Yard crane (YC) operations are critical to the overall productivity of container terminals, especially as terminals move toward higher levels of automation. This study proposes a score-based dispatching strategy for twin RTGCs operating within a single yard block. The proposed logic evaluates each job using four factors—distance between crane and job, job waiting time, estimated processing time, and an elasticity term inspired by spring mechanics that reflects the tendency of each crane to stay within its preferred working zone. These factors are normalized and combined into a single score, and the corresponding weights are optimized by a genetic algorithm (GA). Jobs with lower scores are given higher priority for assignment. A discrete-event simulation model of a twin RTGC system is developed using AutoMod^® to assess the performance of the proposed strategy. The score-based rule is compared with conventional dispatching policies such as First-Come-First-Served (FCFS), Nearest-First-Served (NFS), and their weighted combination under various workload scenarios.

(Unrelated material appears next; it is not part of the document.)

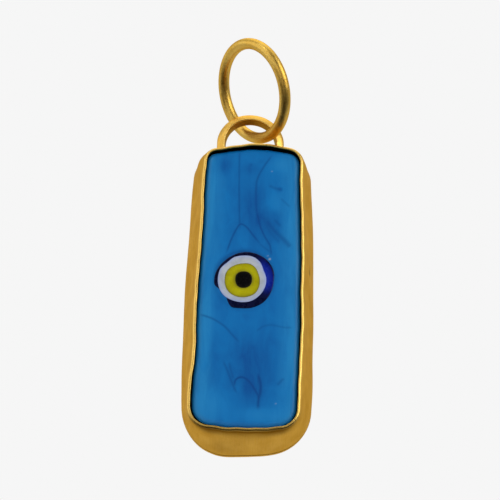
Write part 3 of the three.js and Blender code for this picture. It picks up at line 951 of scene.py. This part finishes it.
build_dot(
    "eye_pupil_pressed",
    "eye_pupil_dot",
    centre=PUPIL,
    radii=[0.84, 0.86, 0.88, 0.86, 0.83, 0.85, 0.88, 0.86, 0.83, 0.85, 0.89, 0.88, 0.87, 0.87, 0.88, 0.86],
    face=0.205,
    thick=0.3,
    crown=0.012,
    material=black_glass,
)


# ---- Jump ring ----


def ring_place():
    """The ring's centre and axis, from the CAD node's own points."""
    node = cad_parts["jump_ring"]
    points = np.array([v.co for v in node.data.vertices]) / MM
    lo, hi = (np.array(c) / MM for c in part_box("jump_ring"))
    centre = (lo + hi) / 2
    axis = np.linalg.eigh(np.cov((points - centre).T))[1][:, 0]
    return centre, axis * np.sign(axis[0])


def build_ring():
    centre, axis = ring_place()
    level = np.cross((0, 0, 1), axis)
    level /= np.linalg.norm(level)
    up = np.cross(axis, level)
    around, across = 240, 36
    verts = []
    for i in range(around):
        a = 2 * math.pi * i / around
        out = math.cos(a) * level + math.sin(a) * up
        big = RING_R + 0.02 * math.sin(2 * a + 0.5) + 0.012 * math.sin(3 * a + 2.0)
        shift = 0.02 * math.sin(2 * a + 1.2)
        joint = math.exp(-(((a - math.radians(RING_JOINT_ANGLE)) / RING_JOINT_WIDTH) ** 2))
        wire = RING_WIRE_R * (1 + 0.006 * math.sin(5 * a + 0.7) - RING_JOINT_DEPTH * joint)
        for j in range(across):
            b = 2 * math.pi * j / across
            radial, sideways = big + wire * math.cos(b), shift + wire * math.sin(b)
            verts.append(centre + out * radial + axis * sideways)
    faces = tube_faces(around, across, close_rows=True)
    return new_object(
        "jump_ring_drawn", verts, faces, ring_gold, body="ring", replaces="jump_ring"
    )


build_ring()


# ---- Bail and its solder ----

bail_lo, bail_hi = (np.array(c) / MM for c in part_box("bail_loop"))
BAIL_R = (bail_hi[0] - bail_lo[0]) / 2
BAIL_CENTRE = np.array([(bail_lo[0] + bail_hi[0]) / 2, (bail_lo[1] + bail_hi[1]) / 2, bail_hi[2] - BAIL_R])
BAIL_HOLE_R = BAIL_R - BAIL_THICK


def bail_section():
    """Half-round wire section with softened edges, flat side inwards: (radial, sideways, crease)."""
    half, rim = BAIL_WIDE / 2, BAIL_RIM
    points = []
    for t in np.linspace(-1, 1, BAIL_FLAT_STEPS):
        points.append((0.02 * (1 - t * t), t * (half - rim), 0.0))
    for a in np.radians(np.linspace(-70, 20, 5)):
        points.append((rim * (1 + math.sin(a)), half - rim + rim * math.cos(a), 1.0))
    for t in np.sin(np.radians(np.linspace(78, -78, BAIL_DOME_STEPS))):
        points.append((rim + (BAIL_THICK - rim) * (1 - abs(t) ** 2.1), half * t, 0.0))
    for a in np.radians(np.linspace(20, -70, 5)):
        points.append((rim * (1 + math.sin(a)), -(half - rim) - rim * math.cos(a), 1.0))
    leaned = []
    for radial, side, crease in points:
        lean = BAIL_LEAN * (1 - side / half)
        leaned.append((radial + lean * (1 - radial / BAIL_THICK), side, crease))
    return leaned


def build_bail():
    section = bail_section()
    drop = BAIL_CENTRE[2] - bail_lo[2]
    stations = [(math.pi, d) for d in np.linspace(drop, BAIL_LEG_TOP, 7)]
    stations += [(math.pi * (1 - i / BAIL_ARCH_STEPS), 0.0) for i in range(BAIL_ARCH_STEPS + 1)]
    stations += [(0.0, d) for d in np.linspace(BAIL_LEG_TOP, drop, 7)]
    # The softened edges are polished and painted a paler gold as a highlight.
    verts, polish_and_highlight = [], []
    for angle, down in stations:
        swell = 0.015 * math.sin(3 * angle + 0.6) + 0.01 * math.sin(7 * angle)
        sway = 0.02 * math.sin(2 * angle + 0.4)
        for radial, side, crease in section:
            r = BAIL_HOLE_R + radial * (1 + swell)
            along = np.array([r * math.cos(angle), side + sway, r * math.sin(angle) - down])
            verts.append(BAIL_CENTRE + along)
            polish_and_highlight.append(crease)
    # Painted shade darkens the flat inner side.
    stain_and_shade = [BAIL_FLAT_SHADE if i < BAIL_FLAT_STEPS else 0.0 for i in range(len(section))]
    return new_object(
        "bail_loop_bent",
        verts,
        capped_faces(len(stations), len(section)),
        bail_gold,
        replaces="bail_loop",
        attributes={"polish_and_highlight": polish_and_highlight, "stain_and_shade": np.tile(stain_and_shade, len(stations))},
    )


build_bail()


def top_edge(x, depth):
    """Height of the cup's top wall above the middle of the opening."""
    points = outline(depth, 0)
    upper = points[points[:, 1] > OPENING_H / 2 - 1]
    order = np.argsort(upper[:, 0])
    return np.interp(x, upper[order, 0], upper[order, 1])


BEAD_HEIGHTS = (-0.25, 0.0, 0.06, 0.14, 0.25, 0.38, 0.52, 0.68, 0.84, 1.0)  # shares of a bead's height
BEAD_SINK = 0.03  # how far a bead's middle stays inside the wire


def boxed(values):
    """Cosines or sines drawn towards a rounded box."""
    return np.sign(values) * np.abs(values) ** 0.75


def build_bead(name, node, sign, reach, height):
    """A fillet of solder that runs up from the wall onto one leg of the bail."""
    leg_x = BAIL_CENTRE[0] - CUP[0] + sign * (BAIL_HOLE_R + BAIL_THICK / 2)
    leg_y = BAIL_CENTRE[1] - CUP[1]
    angles = np.linspace(0, 2 * math.pi, 64, endpoint=False)
    half_x, half_y = BAIL_THICK / 2 - BEAD_SINK, BAIL_WIDE / 2 - BEAD_SINK
    wander = 1 + 0.1 * np.sin(2 * angles + sign) + 0.06 * np.sin(3 * angles + 2 * sign)
    level = top_edge(leg_x, leg_y)
    rows = []
    for t in BEAD_HEIGHTS:
        rise = max(t, 0)
        run = reach * (1 - rise) ** 2.2 * wander
        x = leg_x + boxed(np.cos(angles)) * (half_x + run)
        y = leg_y + boxed(np.sin(angles)) * (half_y + run)
        ground = np.array([top_edge(a, b) for a, b in zip(x, y)])
        rows.append(at_cup(x, y, (1 - rise) * ground + rise * level + height * t))
    faces = capped_faces(len(rows), len(angles))
    return new_object(name, np.vstack(rows), faces, solder, replaces=node)


build_bead("bail_solder_left_run", "bail_solder_left", -1, 0.4, 0.5)
build_bead("bail_solder_right_run", "bail_solder_right", 1, 0.38, 0.46)


# ---- Hidden CAD pieces keep their shape and get their own finish ----

for node, material in (
    ("setting_bed", plain_material("cement", (0.4, 0.38, 0.35), (0.25, 0.23, 0.21), 2.0, 0.8)),
    ("back_seam_solder", solder),
):
    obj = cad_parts[node]
    obj.data.materials.clear()
    obj.data.materials.append(material)


# ---- Floor, light and camera ----


# The stage is laid out in metres.
FLOOR_HALF = 3.0
FLOOR_HEIGHT = -0.16
KEY_SPOT = (-0.22, -0.3, 0.3)
KEY_SIZE = 0.07
KEY_POWER = 0.24


def build_floor():
    mesh = bpy.data.meshes.new("floor")
    signs = ((-1, -1), (1, -1), (1, 1), (-1, 1))
    corners = [(x * FLOOR_HALF, y * FLOOR_HALF, FLOOR_HEIGHT) for x, y in signs]
    mesh.from_pydata(corners, [], [(0, 1, 2, 3)])
    obj = bpy.data.objects.new("floor", mesh)
    bpy.context.scene.collection.objects.link(obj)
    n = Nodes("floor_paper")
    coarse = n.noise((0.02, 0.02, 0.02), 3.0, 0.5)
    color = n.mix(n.spread(coarse, 0.3, 0.7), (0.75, 0.75, 0.75), (0.765, 0.765, 0.765))
    mesh.materials.append(n.finish(color, 0.8))
    obj.visible_glossy = False


def build_camera():
    data = bpy.data.cameras.new("camera")
    data.lens = CAMERA_LENS
    data.sensor_width = CAMERA_SENSOR
    data.clip_start, data.clip_end = 0.005, 20
    cam = bpy.data.objects.new("camera", data)
    bpy.context.scene.collection.objects.link(cam)
    elevation = math.radians(CAMERA_ELEVATION)
    back = Vector((0, -math.cos(elevation), math.sin(elevation)))
    right = Vector((1, 0, 0))
    up = back.cross(right)
    roll = math.radians(CAMERA_ROLL)
    turned_right = right * math.cos(roll) + up * math.sin(roll)
    turned_up = up * math.cos(roll) - right * math.sin(roll)
    aim = Vector(CUP + AIM) * MM
    spot = aim + back * CAMERA_DISTANCE * MM
    rows = [(turned_right[i], turned_up[i], back[i], spot[i]) for i in range(3)]
    cam.matrix_world = Matrix([*rows, (0, 0, 0, 1)])
    bpy.context.scene.camera = cam


def build_key():
    """A small soft light from the upper left in front, for the highlights."""
    data = bpy.data.lights.new("key", "AREA")
    data.shape = "DISK"
    data.size = KEY_SIZE
    data.energy = KEY_POWER
    obj = bpy.data.objects.new("key", data)
    bpy.context.scene.collection.objects.link(obj)
    obj.location = KEY_SPOT
    obj.visible_camera = False
    obj.rotation_mode = "QUATERNION"
    obj.rotation_quaternion = (Vector(CUP) * MM - Vector(KEY_SPOT)).to_track_quat("-Z", "Y")


BACKGROUND = (0.9216, 0.9216, 0.9216, 1.0)
ROOM_LEVEL = 0.1
DARK_SIDE = (-0.22, -0.5, -0.84)  # low in front, where the photographer stands
DARK_TINT = (1.0, 0.66, 0.3, 1.0)
WHITE = (1.0, 1.0, 1.0, 1.0)
# Soft light in the dim room in front: direction, where it starts and is full (cosines), and how bright.
SOFTBOXES = [
    ((-0.95, -0.24, 0.3), 0.84, 0.95, 1.2),
    ((-0.2, -0.97, -0.16), 0.9, 0.98, 0.7),
    ((-0.56, -0.83, 0.0), 0.88, 0.97, 0.6),
    ((0.74, -0.6, 0.32), 0.88, 0.96, 3.2),
    ((0.0, -0.05, 1.0), 0.78, 0.95, 1.3),
]


def build_world():
    """A studio seen by the object: a pale backdrop behind, a dim room with soft boxes in front and above,
    and a darker, warmer side low in front. The camera itself sees a plain pale background."""
    world = bpy.data.worlds.new("studio")
    bpy.context.scene.world = world
    world.use_nodes = True
    tree = world.node_tree
    tree.nodes.clear()
    link = tree.links.new

    def add(kind, **inputs):
        node = tree.nodes.new(kind)
        for key, value in inputs.items():
            node.inputs[key].default_value = value
        return node

    def step(value, lo, hi, to_lo, to_hi):
        node = tree.nodes.new("ShaderNodeMapRange")
        node.interpolation_type = "SMOOTHSTEP"
        for key, v in (("From Min", lo), ("From Max", hi), ("To Min", to_lo), ("To Max", to_hi)):
            node.inputs[key].default_value = v
        link(value, node.inputs["Value"])
        return node.outputs["Result"]

    def calc(operation, one, other):
        node = tree.nodes.new("ShaderNodeMath")
        node.operation = operation
        for value, socket in ((one, node.inputs[0]), (other, node.inputs[1])):
            if isinstance(value, float):
                socket.default_value = value
            else:
                link(value, socket)
        return node.outputs[0]

    def toward(direction):
        node = tree.nodes.new("ShaderNodeVectorMath")
        node.operation = "DOT_PRODUCT"
        link(coord.outputs["Generated"], node.inputs[0])
        node.inputs[1].default_value = Vector(direction).normalized()
        return node.outputs["Value"]

    coord = add("ShaderNodeTexCoord")
    split = add("ShaderNodeSeparateXYZ")
    link(coord.outputs["Generated"], split.inputs[0])
    backdrop = step(split.outputs["Y"], -0.1, 0.35, 0.0, 0.6)
    total = calc("MULTIPLY", backdrop, step(split.outputs["Z"], -0.9, 0.3, 1.25, 1.0))
    total = calc("ADD", total, ROOM_LEVEL)
    shade = step(toward(DARK_SIDE), 0.76, 0.95, 1.0, 0.2)
    for direction, lo, hi, level in SOFTBOXES:
        total = calc("ADD", total, step(toward(direction), lo, hi, 0.0, level))
    light = add("ShaderNodeBackground")
    link(calc("MULTIPLY", total, shade), light.inputs["Strength"])
    warmth = add("ShaderNodeMix")
    warmth.data_type = "RGBA"
    link(shade, warmth.inputs["Factor"])
    warmth.inputs[6].default_value = DARK_TINT
    warmth.inputs[7].default_value = WHITE
    link(warmth.outputs[2], light.inputs["Color"])
    plain = add("ShaderNodeBackground", Color=BACKGROUND, Strength=1.0)
    path = add("ShaderNodeLightPath")
    mixer = add("ShaderNodeMixShader")
    out = add("ShaderNodeOutputWorld")
    link(path.outputs["Is Camera Ray"], mixer.inputs[0])
    link(light.outputs[0], mixer.inputs[1])
    link(plain.outputs[0], mixer.inputs[2])
    link(mixer.outputs[0], out.inputs["Surface"])


build_floor()
build_camera()
build_world()
build_key()
bpy.context.scene.view_settings.view_transform = "Standard"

Relative to the score-based strategy without elasticity, the inclusion of the elasticity term reduces average and maximum truck turnaround time by 7.51% and 7.79%, respectively; these improvements translate into higher yard throughput and strengthen the advantage over the benchmark dispatching rules. In particular, the elasticity term effectively mitigates crane interference while maintaining a balanced spatial distribution of work between the two cranes. These findings indicate that the proposed dispatching logic provides a practical and implementable control strategy for retrofitting existing RTGC systems and integrating them into terminal operating systems.